Маленькие деревянные дома пожирались большими каменными. Появились искусственные развалины. Мороз вгрызался в стены домов, промораживая их до обоев; люди спали одетыми. Сидели в комнатах в подпоясанных пальто.

Все имели одну судьбу, все переживалось полосами. Был месяц падающих лошадей, когда каждый день на каждой улице лежали умирающие лошади.

Был месяц сахарина, когда во всех магазинах продавали только пакетики с ним. Были месяца, когда ели картофельную шелуху, а осенью, во время наступления Юденича, все ели капусту.

Лошади умерли. Я не забуду скрипа и тоски полозьев санок, которые тащишь за собой.

Великий город жил душою многих, он не погас - так не гаснет под дождем и снегом разгоревшаяся угольная куча.

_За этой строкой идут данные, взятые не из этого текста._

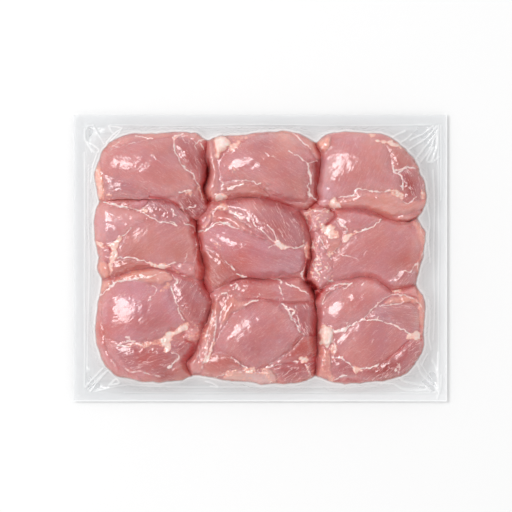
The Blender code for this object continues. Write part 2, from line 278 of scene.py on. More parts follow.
# The muscles of each piece: outline on the plan, lift and rounding of its edge in millimetres,
# colour, and the way its grain runs in degrees from +X
MUSCLES = {"a1": [
    ([(103, 152), (118, 147), (140, 142.5), (160, 139.5), (174, 140), (175.5, 151), (180, 161), (186, 169),
     (193, 175), (197, 190), (186, 192), (172, 198), (156, 196), (140, 187), (120, 180), (105, 173),
     (100, 162)], 4.2, 9, "rose", -32),
    ([(176, 137), (186, 138.5), (196, 142), (203, 152), (206.5, 168), (205, 186), (199, 188), (194, 176),
     (184, 166), (178, 154), (175, 145)], 2.9, 6, "dusk", -58),
    ([(104, 176), (118, 180), (138, 187.5), (151, 195.5), (143, 199.5), (125, 200), (108, 200), (104, 190)],
     1.4, 5, "lilac", -8),
    ([(95, 168), (100, 160), (104, 175), (106, 190), (104, 200), (97, 199), (94.6, 182)],
     1.9, 4, "apricot", 85),
    ([(100, 154), (108, 145), (122, 137), (140, 134), (170, 132.5), (192, 132.5), (207, 140), (196, 141),
     (176, 137), (155, 139.5), (135, 143), (115, 148)], 1.1, 3, "salmon", 12),
    ([(177, 197), (190, 193), (201, 197), (207, 205), (203, 213), (196, 217), (189, 213.5), (181, 207)],
     2.2, 5, "dusk", -50),
], "a2": [
    ([(222, 159), (232, 151), (241, 144), (256, 137), (272, 133), (286, 133), (298, 140), (308, 149),
     (316, 160), (309, 163.5), (309, 176), (309, 190), (306, 201), (293, 202), (279, 198), (266, 190),
     (255, 183), (240, 180), (228, 181), (221, 172)], 5.0, 9, "rose", -30),
    ([(212, 140), (216, 136.5), (222, 136), (229, 139), (230, 145), (225, 150), (220, 159), (215, 157),
     (213, 147)], 4.2, 5, "apricot", 80),
    ([(207, 142), (213, 144), (216, 156), (219, 170), (220, 184), (219, 198), (211, 200), (205.5, 190),
     (208, 172), (206, 156)], 2.4, 5, "salmon", 85),
    ([(221, 187), (230, 182), (243, 180.5), (256, 183.5), (267, 192), (268, 198), (250, 197), (232, 199),
     (223, 197)], 2.9, 5, "brick", 10),
    ([(310, 164), (319, 160), (320.5, 172), (318.5, 190), (318, 201), (313, 200), (311, 182)],
     1.5, 4, "wine", 88),
    ([(297, 134), (306, 137), (314, 142), (321.5, 156), (317, 160), (309, 150), (302, 142)],
     2.2, 4, "salmon", -50),
    ([(267, 197), (285, 201), (302, 203), (314, 202), (310, 208), (300, 210), (284, 205), (272, 201)],
     1.2, 3, "brick", -10),
], "a3": [
    ([(321, 168), (325, 154), (335, 142), (350, 137), (368, 137), (381, 142), (389, 152), (391, 168),
     (398, 177), (402, 190), (385, 192), (356, 189.5), (348, 196), (331, 199), (322, 196), (320, 184)],
     4.8, 13, "rose", 66),
    ([(381, 143), (394, 143), (405, 150), (415, 161), (419, 169), (408, 168), (397, 172), (391, 163),
     (387, 150)], 3.3, 6, "brick", 60),
    ([(398, 174), (407, 169), (418, 170), (424, 184), (425, 198), (412, 201), (404, 200), (402, 190),
     (401, 180)], 2.2, 5, "dusk", -72),
    ([(331, 199.5), (347, 197), (358, 190.5), (375, 192), (394, 194), (404, 202), (416, 200), (426, 200),
     (424, 208), (412, 213), (396, 216), (384, 215), (370, 211), (358, 208.5), (345, 208.5), (336, 206)],
     3.4, 6, "salmon", 20),
    ([(330, 200), (335, 199), (338, 203), (341, 208), (333, 208.5), (329, 205)], 2.9, 3, "cream", 60),
    ([(395, 218.5), (402, 214.5), (412, 214), (418, 216), (413, 219.5), (404, 222), (398, 221)],
     1.9, 3, "salmon", 0),
    ([(316, 142), (324, 138), (331, 136), (331, 143), (325, 154), (321, 150)], 2.3, 4, "apricot", 70),
    ([(314, 205), (320, 199), (330, 200), (328, 207), (318, 207.5)], 1.8, 3, "blush", 10),
], "b1": [
    ([(96, 206), (106, 205), (120, 207.5), (132, 210), (143, 214), (155, 221), (140, 223.5), (130, 230),
     (122, 237), (110, 241), (98, 241), (94.3, 225)], 2.2, 11, "blush", -20),
    ([(97, 224), (104, 216), (118, 217), (132, 222), (127, 232), (118, 239), (108, 242), (98, 240)],
     4.0, 13, "blush", -20),
    ([(104, 202), (118, 200), (135, 200), (149, 199.5), (147, 205), (140, 210), (128, 208.5), (114, 205)],
     2.3, 3, "mauve", 22),
    ([(150, 199.5), (160, 198.5), (172, 203), (182, 209), (189, 216), (190, 223), (180, 225), (167, 223),
     (156, 220), (147, 214), (142, 211)], 2.5, 5, "lilac", -48),
    ([(117, 251), (119, 243), (127, 234), (136, 227), (148, 223), (164, 223), (180, 226), (193, 231),
     (197, 245), (195, 258), (190, 264), (175, 264), (162, 264), (148, 261), (132, 258.5), (120, 257)],
     0.7, 11, "salmon", 36),
    ([(113, 264), (122, 259), (137, 260.5), (151, 265), (142, 267.5), (131, 270), (122, 275), (115, 279),
     (112, 272)], 2.6, 4, "brick", 12),
    ([(189, 227), (197, 230), (200, 245), (202, 258), (205, 270), (203, 279), (195, 277), (194, 266),
     (196, 250), (195, 238)], 1.9, 4, "coral", 85),
    ([(172, 266), (183, 263), (194, 265), (195, 275), (188, 278), (178, 276), (172, 272)],
     2.0, 4, "blush", 30),
    ([(96, 246), (104, 246), (111, 249), (111, 258), (104, 263), (98, 257)], 1.6, 4, "rose", 40),
    ([(98, 268), (101, 262), (107, 262), (111, 270), (111, 278), (104, 279), (99, 275)],
     2.6, 4, "apricot", 80),
], "b2": [
    ([(227, 206), (238, 199), (252, 197.5), (268, 200), (284, 206), (297, 215), (304, 226), (306, 240),
     (300, 247), (288, 246), (272, 240), (258, 232), (247, 223), (236, 213)], 4.2, 8, "dusk", -60),
    ([(213, 217), (218, 211), (226, 211), (236, 217), (248, 227), (262, 236), (268, 241), (254, 236),
     (238, 229), (224, 223), (214, 222)], 2.9, 3, "salmon", -35),
    ([(203, 237), (209, 229), (220, 225.5), (232, 227), (248, 232.5), (264, 240), (280, 247), (302, 249.5),
     (305, 258), (302, 271), (286, 274.5), (266, 277.5), (250, 277.5), (240, 271), (229, 260), (217, 252),
     (206, 245)], 5.6, 10, "mauve", -18),
    ([(203, 251), (212, 251), (223, 257), (233, 267), (241, 276), (231, 280), (222, 287), (213, 287),
     (207, 281), (205, 268)], 3.0, 7, "brick", -50),
    ([(199, 231), (205, 220), (212, 208), (221, 203), (228, 205), (222, 210), (213, 213), (211, 223),
     (205, 229)], 2.2, 3, "blush", 60),
    ([(304, 247), (308, 240), (311, 252), (308, 262), (304, 274), (302, 273), (305, 258)],
     2.6, 3, "salmon", 85),
], "b3": [
    ([(335, 216), (345, 211), (358, 210.5), (370, 213.5), (381, 219), (370, 226), (356, 231), (343, 231),
     (337, 223)], 2.7, 4, "rose", 42),
    ([(335, 252), (344, 243), (356, 235), (370, 227), (384, 219.5), (397, 222), (409, 230), (417, 241),
     (419, 252), (412, 263), (402, 268), (395, 277), (386, 280), (368, 276), (350, 278), (337, 280),
     (331, 270), (331, 259)], 1.2, 11, "rose", 36),
    ([(321, 234), (331, 237), (341, 241), (336, 250), (328, 253), (322, 246)], 2.7, 4, "salmon", 60),
    ([(310, 242), (317, 233), (322, 242), (328, 253), (332, 266), (329, 279), (320, 288), (311, 286),
     (309, 270), (310, 255)], 2.9, 6, "blush", 75),
    ([(301, 212), (312, 208), (324, 207.5), (330, 211), (327, 222), (318, 229), (311, 231), (305, 221)],
     1.9, 4, "blush", 30),
    ([(411, 221), (419, 221), (425, 231), (426.5, 241), (424, 252), (420, 264), (418, 278), (414, 268),
     (418, 256), (420, 246), (416, 234)], 2.6, 4, "apricot", 85),
    ([(396, 275), (404, 267), (413, 263), (417, 272), (417, 283), (406, 287), (396, 288), (387, 282)],
     2.7, 5, "lilac", 50), ([(400, 221), (411, 220), (412, 230), (405, 227)], 1.6, 3, "brick", -40),
], "c1": [
    ([(115, 281), (124, 274), (136, 269.5), (152, 268), (168, 271), (174, 278), (165, 284), (152, 283),
     (136, 280), (123, 281)], 3.1, 5, "apricot", 10),
    ([(103, 300), (110, 289), (121, 283), (137, 281), (152, 285), (168, 287), (173, 294), (179, 308),
     (186, 322), (172, 330), (156, 338), (136, 341), (116, 340), (105, 332), (102, 315)],
     5.1, 10, "mauve", 40),
    ([(171, 285), (180, 279), (193, 280), (203, 290), (213, 302), (210, 315), (203, 325), (192, 323),
     (183, 313), (175, 298)], 3.8, 8, "dusk", 62),
    ([(117, 347), (132, 345), (150, 348), (172, 348), (179, 354), (173, 366), (162, 372), (144, 372),
     (127, 367), (118, 358)], 2.3, 7, "dusk", 15),
    ([(97, 300), (103, 298), (103, 318), (107, 342), (114, 357), (126, 370), (142, 379), (124, 379),
     (106, 368), (96.5, 350), (94.8, 330)], 2.7, 5, "rose", -72),
    ([(148, 377), (165, 375), (176, 367), (183, 360), (188, 365), (193, 376), (183, 381), (168, 383),
     (152, 382)], 1.7, 4, "brick", 12),
    ([(171, 345), (180, 341), (190, 341), (194, 347), (188, 357), (178, 354)], 2.0, 3, "dusk", 30),
    ([(100, 282), (111, 279), (113, 284), (106, 291), (99, 298), (98, 288)], 2.3, 4, "apricot", 70),
    ([(187, 330), (196, 326), (203, 331), (200, 340), (191, 341)], 2.0, 3, "blush", 30),
], "c2": [
    ([(213, 300), (221, 290), (238, 280), (256, 280), (278, 280), (302, 277), (314, 293), (313, 301),
     (294, 302), (272, 300), (250, 299), (236, 294), (224, 297), (217, 303)], 2.6, 5, "rose", 8),
    ([(218, 338), (225, 326), (233, 314), (246, 308), (262, 302), (276, 302), (287, 310), (295, 323),
     (302, 335), (292, 347), (277, 359), (260, 368), (250, 367), (238, 358), (224, 351), (217, 345)],
     5.7, 8, "rose", 38),
    ([(220, 330), (221, 315), (226, 301), (233, 295), (241, 300), (257, 299.5), (247, 307), (234, 312),
     (227, 322)], 3.0, 6, "apricot", 70),
    ([(223, 380), (228, 371), (240, 368.5), (258, 370), (270, 368.5), (277, 376), (274, 384), (255, 384.5),
     (238, 382)], 2.0, 3, "silver", 8),
    ([(286, 303.5), (300, 302.5), (313, 303), (317.5, 314), (317, 334), (304, 335), (297, 326), (290, 314)],
     3.1, 5, "dusk", -62),
    ([(303, 336), (316.5, 337), (317, 350), (315, 357), (296, 359), (282, 363.5), (270, 366), (281, 357),
     (294, 347)], 2.0, 5, "brick", 32),
    ([(272, 367), (284, 363.5), (300, 360), (314, 361), (314, 373), (307, 380), (295, 384), (282, 384),
     (277, 376)], 2.3, 5, "dusk", 32),
    ([(204, 371), (204, 361), (213, 353.5), (226, 353.5), (240, 362), (240, 368), (228, 370), (222, 378),
     (210, 378)], 2.8, 5, "brick", -25),
    ([(213, 303), (219.5, 304), (220, 318), (215, 338), (213, 352), (205, 364), (200, 373), (196, 371),
     (199, 350), (205, 326)], 2.6, 4, "salmon", 78),
    ([(188.5, 366), (191, 357), (199, 346), (199.5, 360), (197, 372), (190, 371)], 2.3, 4, "salmon", 60),
], "c3": [
    ([(320, 310), (327, 298), (338, 289), (354, 282), (370, 279), (384, 285), (391, 294), (381, 302),
     (370, 312), (360, 319), (346, 326), (332, 329), (322, 320)], 4.2, 8, "rose", 36),
    ([(366, 317), (378, 306), (394, 304), (411, 303.5), (417, 313), (418, 330), (410, 334), (396, 326),
     (380, 320.5)], 3.5, 6, "lilac", -8),
    ([(334, 337), (346, 330), (361, 320.5), (378, 321), (396, 328), (409, 336.5), (398, 348), (384, 360),
     (368, 367), (352, 362), (339, 353), (333, 345)], 1.1, 12, "rose", 42),
    ([(331, 358), (342, 358), (352, 366), (356, 375), (342, 377), (332, 374)], 2.8, 5, "dusk", 20),
    ([(356, 375), (361, 369.5), (377, 366), (392, 356), (407, 341.5), (419, 341), (422, 352), (413, 367),
     (396, 377.5), (378, 381), (364, 381)], 2.9, 6, "dusk", 40),
    ([(318, 346), (326, 348), (331, 358), (331, 377), (322, 378), (315.5, 374), (317.5, 358)],
     2.4, 4, "salmon", 80),
    ([(320.5, 329), (326, 325), (332, 331), (331, 343), (325, 346.5), (320, 341)], 4.2, 4, "cream", 80),
    ([(320, 304), (324, 293), (338, 285), (352, 282), (342, 287.5), (330, 294), (322, 304)],
     2.6, 3, "brick", 40),
    ([(384, 302), (392, 296), (404, 294.5), (417, 299), (416, 303), (399, 303), (386, 305)],
     2.9, 3, "apricot", 5),
    ([(416, 291), (421, 292), (426, 305), (425.5, 322), (421, 339), (419, 325), (418, 306)],
     2.2, 3, "apricot", 85),
    ([(394, 291), (404, 289), (415, 287), (417, 297), (405, 294.5)], 2.1, 3, "blush", 10),
    ([(331, 380), (345, 377.5), (362, 378.5), (374, 381.5), (352, 383.5), (336, 383)], 1.5, 3, "wine", 5),
]}

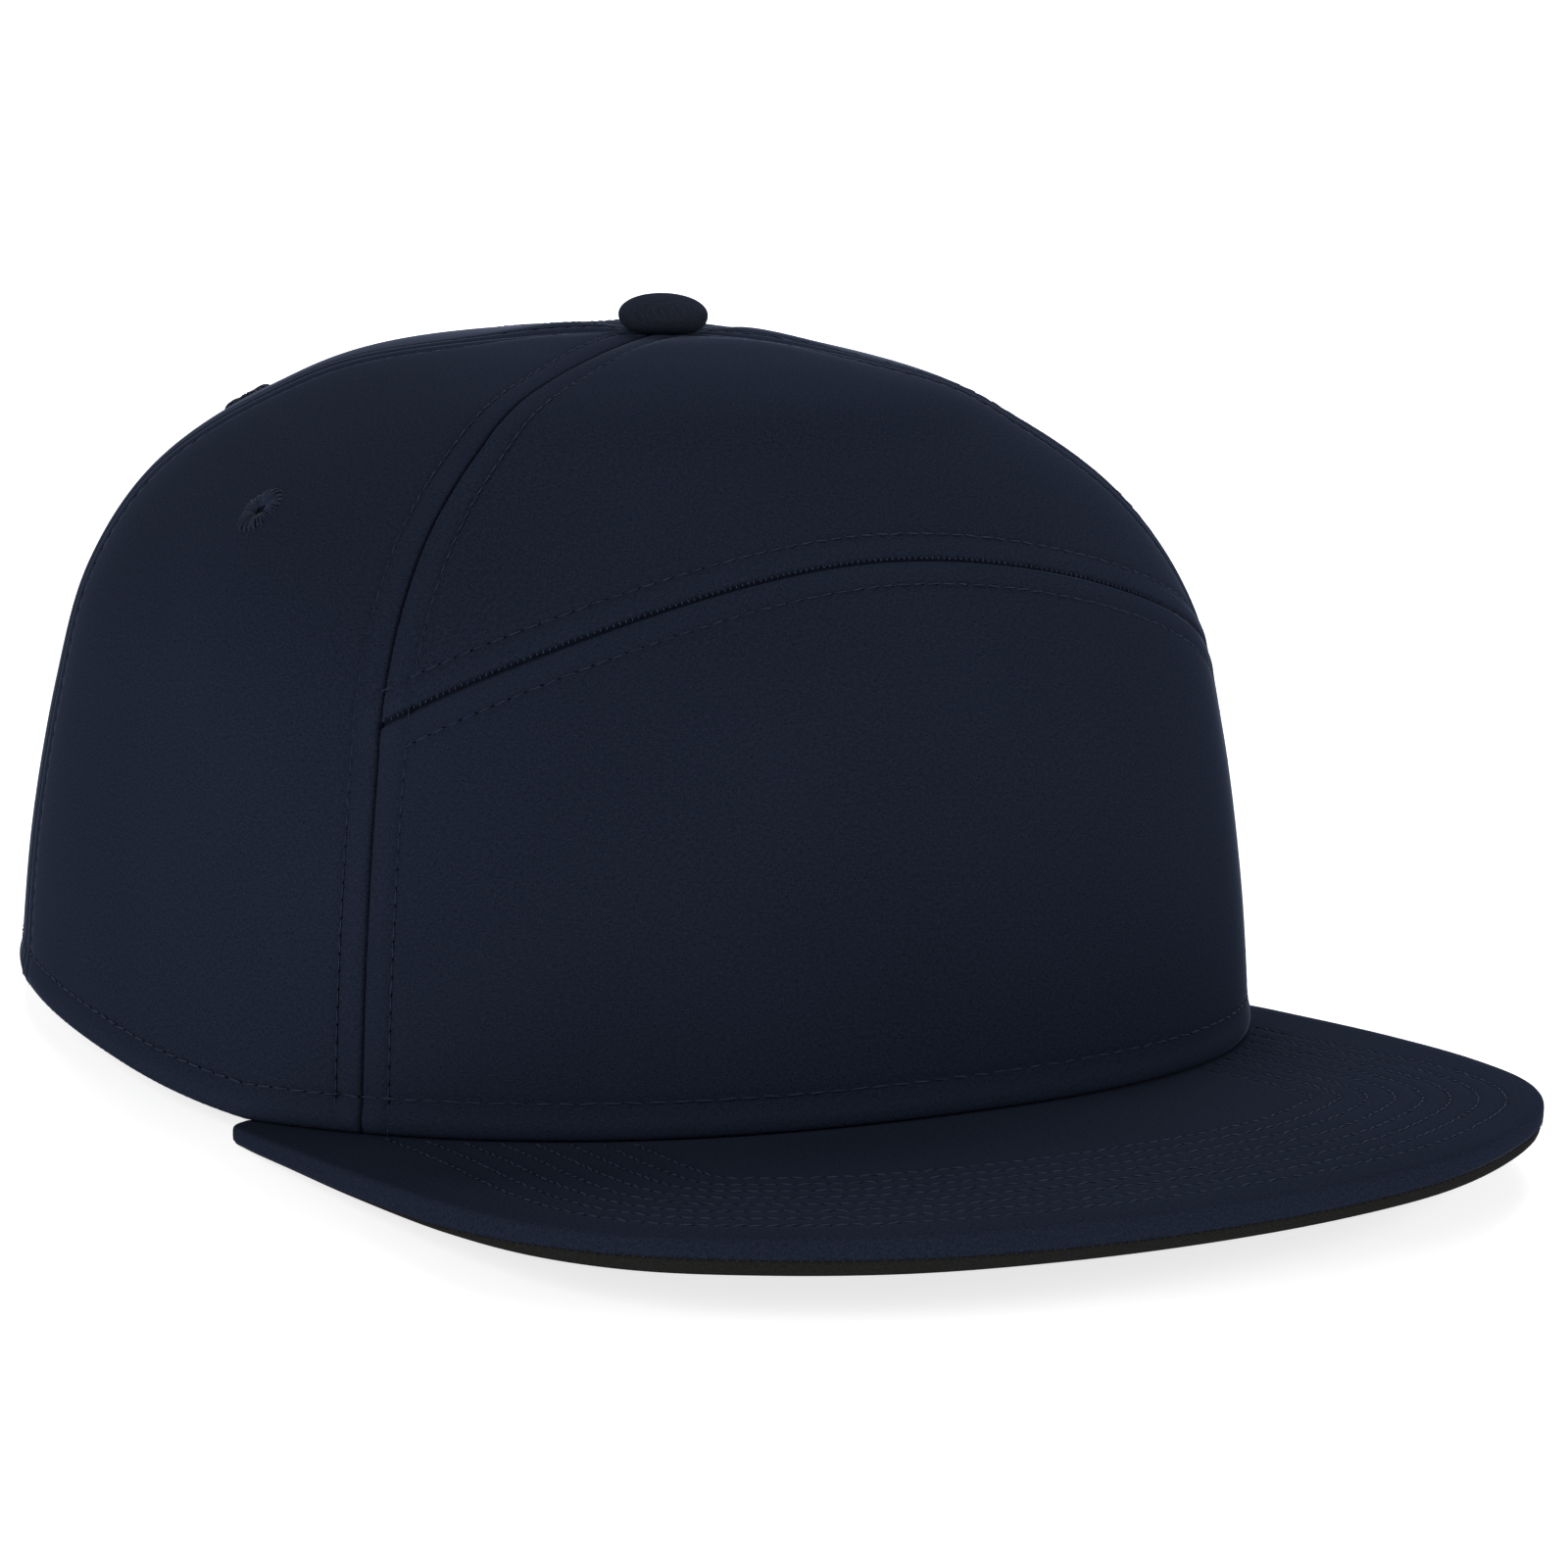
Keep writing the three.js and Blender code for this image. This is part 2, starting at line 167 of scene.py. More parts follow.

Из темных квартир, в которых еле светились ночники, собирались в театры, смотрели на сцену, ставили новые пьесы. Писатели писали, работали ученые.

Молодые литературоведы собирались по квартирам. Раз нам пришлось идти по стульям, потому что пол в первом этаже был залит лопнувшим водопроводом.

Город был пуст, казалось, что река булыжника подмыла берега домов так расширились улицы. Город жил, горел красным огнем революции.

Этот город не стал провинциальным, он не был взят, потому что он растоплял своим жаром, сжигал своим огнем всех, на него идущих.

Картофель, морковка, которую приносили, как цветы, стихи и завтрашний день были священны.

Приветвам, друзья, с которыми я писал, с которыми я голодал, с которыми я ошибался.

Вспомним о Горьком, который плыл среди ледовитого океана этого города и организовывал...

Да, слово "организовать" и слово "мероприятие" родились на высоких горах и питают широкие реки.